- Commander H.R. Newton OBE DL JP
- Born: 10 July 1900
- Died: 2 June 1973 (aged 72)
- Allegiance: United Kingdom
- Branch: Royal Navy
- Rank: Commander
- Awards: OBE

= Herbert Roff Newton =

Senior Deputy Lieutenant

Commander Herbert Roff Newton OBE DL JP (1900-1973), was a senior officer in the Royal Navy, a Deputy Lieutenant for Bedfordshire and for many years a Justice of the Peace.

==Life==
Herbert Roff Newton was born in Bedford on 10 July 1900, the son of William Lea Newton and Nellie (née Roff). He was educated at Bedford Modern School

After a period of service in the Artists Rifles, Newton joined the Royal Navy. He was made a Commander in 1946 and, in the same year, was invested as an Officer of the Order of the British Empire.
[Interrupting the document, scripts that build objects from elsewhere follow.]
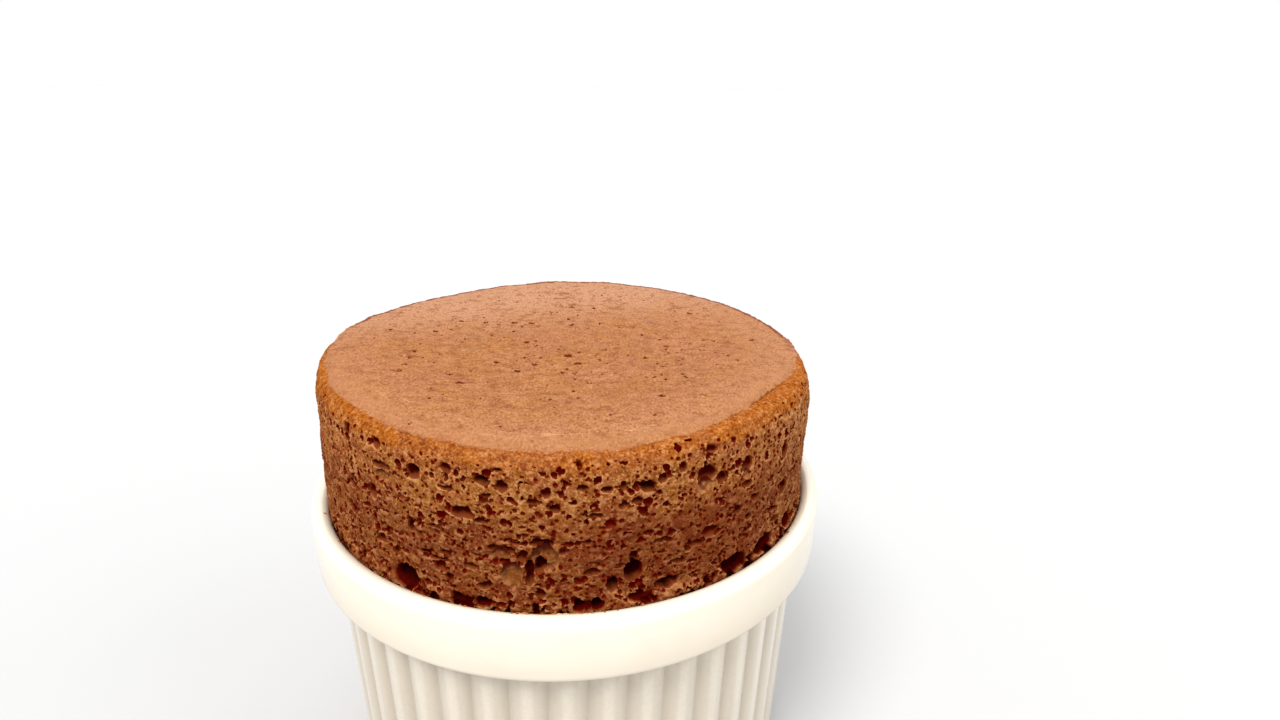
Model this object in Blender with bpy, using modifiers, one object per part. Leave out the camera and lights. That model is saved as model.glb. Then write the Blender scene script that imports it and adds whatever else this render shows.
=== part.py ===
"""Chocolate souffle in the ribbed porcelain ramekin that it was baked in, as two closed solids.

Blender 4.5, metres, +Z up. The origin is the centre of the ramekin's foot, on the surface it stands on.
Sizes are named in millimetres and turned into metres where a mesh is made.
"""

import math

import bmesh
import bpy
from mathutils import Vector

MM = 0.001

# Ramekin: an individual dish of about 240 ml.
RIM_RADIUS = 45.0
DISH_HEIGHT = 55.0
LIP_ROUNDING = 1.5
BAND_BOTTOM = 44.6  # height of the smooth band's lower face
BAND_CORNER = 1.2
NECK_RADIUS = 41.9  # over the ribs, just below the band
ANKLE_RADIUS = 40.4  # over the ribs, just above the foot
ANKLE_HEIGHT = 2.2
FOOT_RADIUS = 39.2
FOOT_RING_WIDTH = 2.4
FOOT_RECESS = 1.4  # how far the underside lies above the foot ring
FLOOR_HEIGHT = 5.4
FLOOR_RADIUS = 31.5
WALL_BOTTOM = (35.9, 10.0)  # inner wall: radius and height where it leaves the floor's fillet
WALL_SHOULDER = (38.8, 43.5)  # where the wall starts to flare under the band
WALL_FLARE = (41.5, 50.5)

# Ribs: convex columns side by side, with a narrow groove between each two.
RIB_COUNT = 44
RIB_STEPS = 4  # mesh columns across one rib
GROOVE_DEPTH = 0.85

# Souffle: risen straight out of the dish, with a level skin and a browned, rounded edge.
SKIN_EDGE_HEIGHT = 78.3
SKIN_RADIUS = 40.0  # where the smooth skin ends
CRUMB_RADIUS = 41.7  # the side above the rim
BROWNED_EDGE_DROP = 3.4  # from the skin's edge down to the plumb side
RING_RADIUS = 34.5  # the skin's highest part, a low ring near the edge
RING_RISE = 0.4  # how far the ring lies above the skin's edge
DIMPLE_DEPTH = 0.7  # how far the middle has sunk below the ring
RELEASE_GAP = 0.4  # between the souffle and the dish
SOUFFLE_STEPS = 88

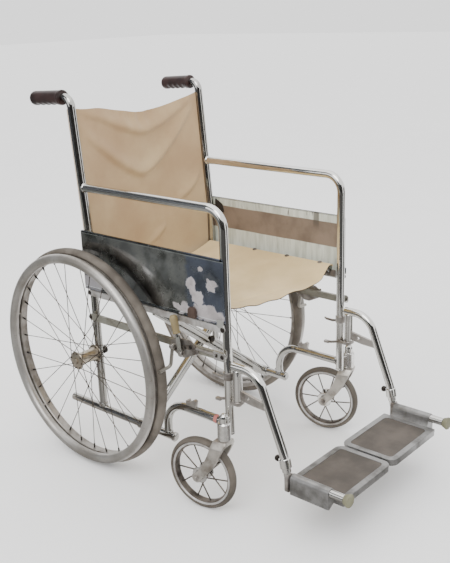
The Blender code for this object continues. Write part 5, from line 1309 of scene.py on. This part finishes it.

Newton served on several governmental committees and was made Deputy Lieutenant of Bedfordshire in 1961. He was for many years a Justice of the Peace. A keen rugby player, and later a referee, he appeared occasionally for Bedford between 1923 and 1926.

Newton died in Bedford on 2 June 1973. He was survived by his wife, Edith, and a daughter.